Of Misha and her improbable tale of living with helpful wolves, her neighbors said, “We would like to believe that we were not so gullible, not so naïve, but it was all a fabrication.” Added another, “Nobody wants to admit that they were duped.”

Misha, herself, however, did step forward and offered if not sorrow, at least a feeble excuse for her lies. Some felt pity. Some felt revulsion. They were repelled by the thought that one—or both—women might have been motivated to make money from stories of the Holocaust—opportunism gone too far.

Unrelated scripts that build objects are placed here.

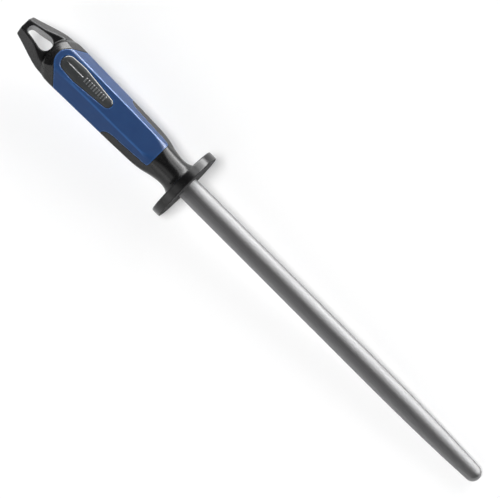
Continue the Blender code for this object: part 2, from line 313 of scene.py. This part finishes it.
def grip_body(x, y, z):
    """The handle from the grip's nose to the guard, with the ramps that end it at the nose."""
    width = curve(HANDLE_WIDTHS, x)
    corner = corner_radius(x, width)
    flat = (width / 2 - corner) * COS30 + corner
    nose = nose_distance(x, y)
    ramp = (np.abs(z) - flat) * math.cos(RAMP_ANGLE) + nose * math.sin(RAMP_ANGLE)
    body = round_max(rounded_hexagon(y, z, width, corner), ramp, LIP_RADIUS)
    return round_max(body, nose - RAMP_REACH, WALL_EDGE)


def butt_body(x, y, z):
    """The tapering butt, whose front and back faces sink towards the grip's nose."""
    width = curve(BUTT_WIDTHS, x)
    flat = (width / 2 - BUTT_CREASE) * COS30 + BUTT_CREASE - TONGUE_DROP * smooth_step(*TONGUE_LOWERS, x)
    faces = round_max(rounded_hexagon(y, z, width, BUTT_CREASE), np.abs(z) - flat, BUTT_CREASE)
    return round_max(round_max(faces, -x, BUTT_EDGE), x - BUTT_ENDS, BUTT_EDGE)


def handle_body(x, y, z):
    """The whole handle's outer form, with both plastics."""
    return round_min(butt_body(x, y, z), grip_body(x, y, z), VALLEY_RADIUS)


def core_form(x, y, z):
    """The hard core: the butt and its eye, the body under the grip, the windows, the neck and the bore."""
    body = handle_body(x, y, z)
    eye = hull_of_two(*EYE_DISCS, x, y)
    under_grip = -(body + GRIP_THICKNESS + PARTING_GAP)
    pocket = np.maximum(grip_zone(x, y) - PARTING_GAP, -(side_windows(x, y, z) + PARTING_GAP))
    bore = np.maximum(np.hypot(y, z) - TANG_RADIUS - FIT_GAP, TANG_END - FIT_GAP - x)
    solid = round_max(body, -np.maximum(pocket, under_grip), LIP_RADIUS)
    solid = round_max(solid, -eye, EYE_RIM)
    return np.maximum(np.maximum(solid, -bore), x - CORE_END)


def grip_form(x, y, z):
    """The soft sleeve: the handle's skin in the grip's zone, less the side windows and the badge's."""
    body = grip_body(x, y, z)
    badge_hole = np.maximum(badge_outline(x, y) - PARTING_GAP, -z)
    cut = np.maximum(grip_zone(x, y), -side_windows(x, y, z))
    skin = round_max(body, cut, LIP_RADIUS)
    skin = round_max(skin, -badge_hole, BADGE_RECESS_LIP)
    return np.maximum(skin, -(body + GRIP_THICKNESS))


def badge_form(x, y, z):
    """The badge: a crowned plate with a rounded rim, a raised line and a row of raised bars."""
    width = curve(HANDLE_WIDTHS, x)
    corner = corner_radius(x, width)
    flat = (width / 2 - corner) * COS30 + corner
    outline = badge_outline(x, y)
    inwards = np.clip(-outline / BADGE_CROWN_WIDTH, 0, 1)
    top = flat + BADGE_RIM_RISE + BADGE_CROWN * (1 - (1 - inwards) ** 2)
    plate = round_max(z - top, outline, BADGE_RIM)
    for mark in badge_marks(x, y):
        raised = np.maximum(mark, z - top - MARK_HEIGHT)
        plate = np.minimum(plate, raised)
    return np.maximum(plate, flat - GRIP_THICKNESS - z)


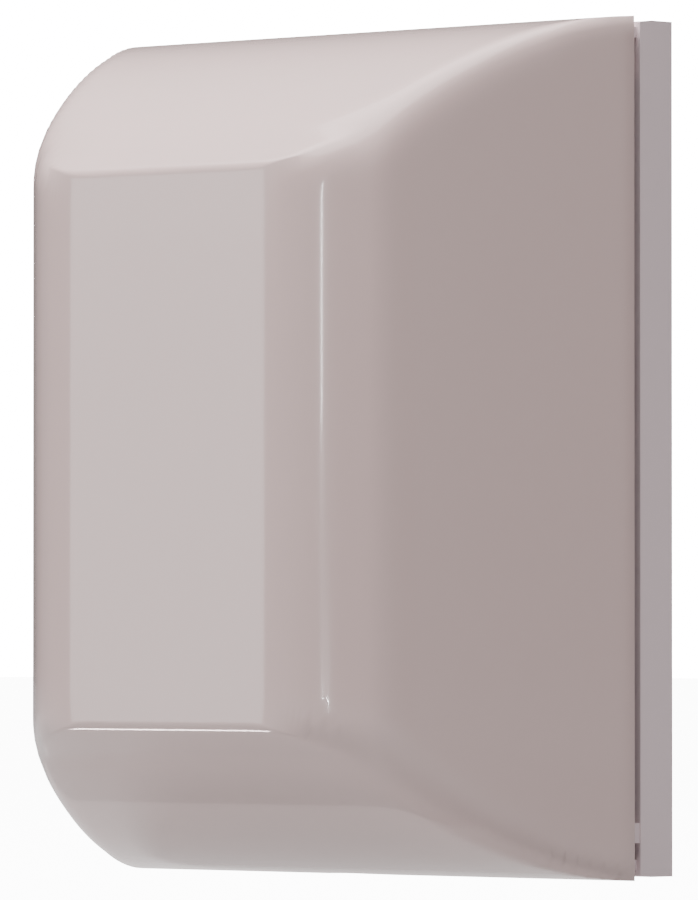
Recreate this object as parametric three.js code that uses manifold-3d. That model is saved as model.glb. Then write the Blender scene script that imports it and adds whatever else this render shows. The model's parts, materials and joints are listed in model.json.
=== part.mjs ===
// Roll-up-door opener: a milky cover hinged on a shallow tray, over a geared motor drive.
// Millimetres, +Z up. Origin: centre of the back face. The front faces -Y.
import * as THREE from 'three';
import { mergeVertices } from 'three/addons/utils/BufferGeometryUtils.js';
import Module from 'manifold-3d';

const wasm = await Module();
wasm.setup();

// ---- driving dimensions ----
const gap = 0.3; // between touching pieces

const cover = {
  rimY: -26,
  depth: 137.5,
  wall: 3,
  plan: { flat: 58, shoulder: 65.8, turn: 0.827, rim: 153, endSlope: 0.34 },
  side: { flat: 120.5, shoulder: 6.5, turn: 0.84, rim: 190, endSlope: 0.03 },
  hip: 29,
  hipStart: 15,
  rings: 14,
};
const tray = { halfWidth: 152, halfHeight: 188.5, plate: 13.2, step: 20.2, taper: 0.8, back: 3 };
tray.innerHalfWidth = tray.halfWidth - 6;
tray.innerHalfHeight = tray.halfHeight - 6;

const chassis = { back: -19, front: -21, halfWidth: 138, halfHeight: 172 };
const posts = [[-126, -150], [126, -150], [-126, 155], [126, 155]];

const sleeve = { x: 0, z: 70, bore: 17.5, radius: 21, front: -80 };
const ring = { teeth: 56, module: 2.5, back: -5, thick: 12, legRadius: 45 };
const pinion = { teeth: 14, module: 2.5 };
const wheel = { teeth: 60, module: 1.5, back: -27, thick: 8 };
const motorPinion = { teeth: 12, module: 1.5 };
const bridge = { back: -39, front: -41 };
const motor = { radius: 35, length: 78, back: bridge.front - gap };

const centres = (a, b) => (a.module * (a.teeth + b.teeth)) / 2;
const layshaftAngle = -Math.PI / 4;
const layshaft = {
  x: sleeve.x + centres(ring, pinion) * Math.cos(layshaftAngle),
  z: sleeve.z + centres(ring, pinion) * Math.sin(layshaftAngle),
};
const motorAngle = Math.PI * 1.22;
motor.x = layshaft.x + centres(wheel, motorPinion) * Math.cos(motorAngle);
motor.z = layshaft.z + centres(wheel, motorPinion) * Math.sin(motorAngle);

const hinge = { x: -150.9, y: -23.4, knuckle: 2, pin: 0.9, heights: [-169, 169] };
const release = { x: 62, width: 12, back: -7.5, thick: 3, top: -46, pivot: [30, -40], leverBack: -11.5 };
const buttonPlaces = [92, 106, 120];
const button = { y: -9, radius: 4.4, flange: 5.6 };
const board = { left: -134, right: -44, bottom: -140, top: -52, y: -31 };

// ---- finishes ----
const finish = (color, roughness, metalness) => ({ color, roughness, metalness });
const milky = finish(0xd9cfcd, 0.28, 0);
const trayPlastic = finish(0xc9bdbe, 0.42, 0);
const steel = finish(0xa9adb2, 0.38, 1);
const zinc = finish(0xc2bfb2, 0.42, 1);
const darkSteel = finish(0x55585c, 0.45, 1);
const brass = finish(0xc8a24c, 0.35, 1);
const nylon = finish(0xe6e2d6, 0.55, 0);
const blackPlastic = finish(0x202224, 0.5, 0);
const greenBoard = finish(0x1f5a3a, 0.45, 0);
const copper = finish(0xb4632e, 0.4, 1);
const bluePlastic = finish(0x2a4f8a, 0.45, 0);
const redPlastic = finish(0xa8302a, 0.5, 0);
const lens = finish(0xf4f1e6, 0.2, 0);

// ---- building helpers ----
const opener = new THREE.Group();

const toSolid = (geometry) => {
  const plain = geometry.index ? geometry.toNonIndexed() : geometry.clone();
  plain.deleteAttribute('normal');
  plain.deleteAttribute('uv');
  const merged = mergeVertices(plain, 1e-4);
  const mesh = new wasm.Mesh({
    numProp: 3,
    vertProperties: new Float32Array(merged.attributes.position.array),
    triVerts: new Uint32Array(merged.index.array),
  });
  return new wasm.Manifold(mesh);
};

const toGeometry = (solid) => {
  const mesh = solid.getMesh();
  const geometry = new THREE.BufferGeometry();
  geometry.setAttribute('position', new THREE.BufferAttribute(mesh.vertProperties, 3));
  geometry.setIndex(new THREE.BufferAttribute(mesh.triVerts, 1));
  geometry.computeVertexNormals();
  return geometry;
};

const add = (parent, name, shape, look, x = 0, y = 0, z = 0) => {
  const geometry = shape.isBufferGeometry ? shape : toGeometry(shape);
  const mesh = new THREE.Mesh(geometry, new THREE.MeshStandardMaterial(look));
  mesh.name = name;
  mesh.position.set(x, y, z);
  parent.add(mesh);
  return mesh;
};

// A box from its lowest to its highest corner.
const block = (low, high) => {
  const size = high.map((value, i) => value - low[i]);
  const middle = high.map((value, i) => (value + low[i]) / 2);
  return new THREE.BoxGeometry(...size).translate(...middle);
};

// An outline in x and z, pushed from one y back or forward to another.
const prismY = (shape, yLow, yHigh) => {
  const options = { depth: yHigh - yLow, bevelEnabled: false };
  const geometry = new THREE.ExtrudeGeometry(shape, options);
  return geometry.rotateX(Math.PI / 2).translate(0, yHigh, 0);
};

// A regular outline whose corners lie on the circle.
const circle = (radius, x = 0, z = 0, sides = 24) => {
  const corners = Array.from({ length: sides }, (_, i) => {
    const angle = (i * Math.PI * 2) / sides;
    return new THREE.Vector2(x + radius * Math.cos(angle), z + radius * Math.sin(angle));
  });
  return new THREE.Shape(corners);
};

// A regular hole whose flats touch the circle, so that nothing inside it is cut.
const hole = (radius, x = 0, z = 0, sides = 24) => circle(radius / Math.cos(Math.PI / sides), x, z, sides);

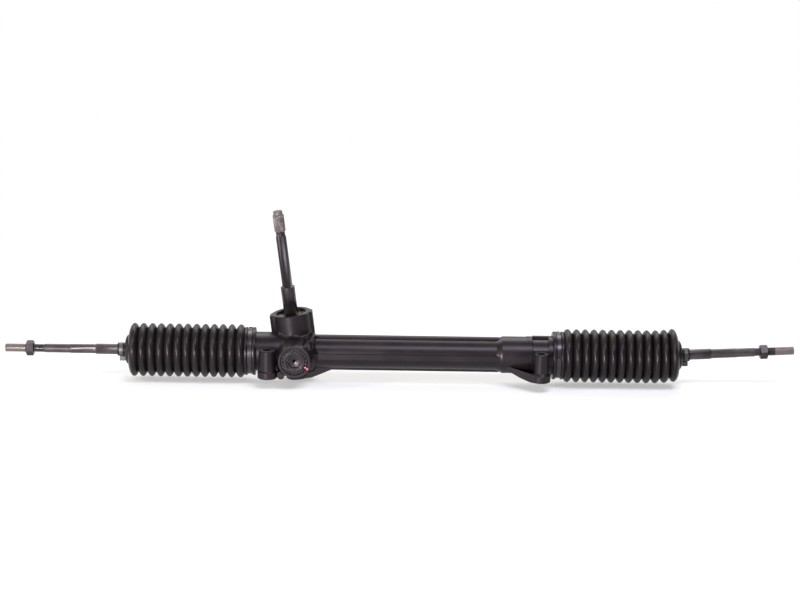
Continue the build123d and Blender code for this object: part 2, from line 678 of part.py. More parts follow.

In the United States Donald J. Trump continues to refuse to admit that he lost the 2020 election. The evangelical far right (according to the newest issue of “Rolling Stone,”) continues to deny the truth. “By Thanksgiving, the lie that the election had been stolen from Trump had become an article of faith,” says the newest “Rolling Stone” edition.

The message that I came away with from this film with was that it is helpful when the liar—even  belatedly—-owns up to his or her lying. Others may not like the idea that they were duped, but the truth will set us free.

That ultimately happened in “Misha and the Wolves.” Is it likely to happen in the United States?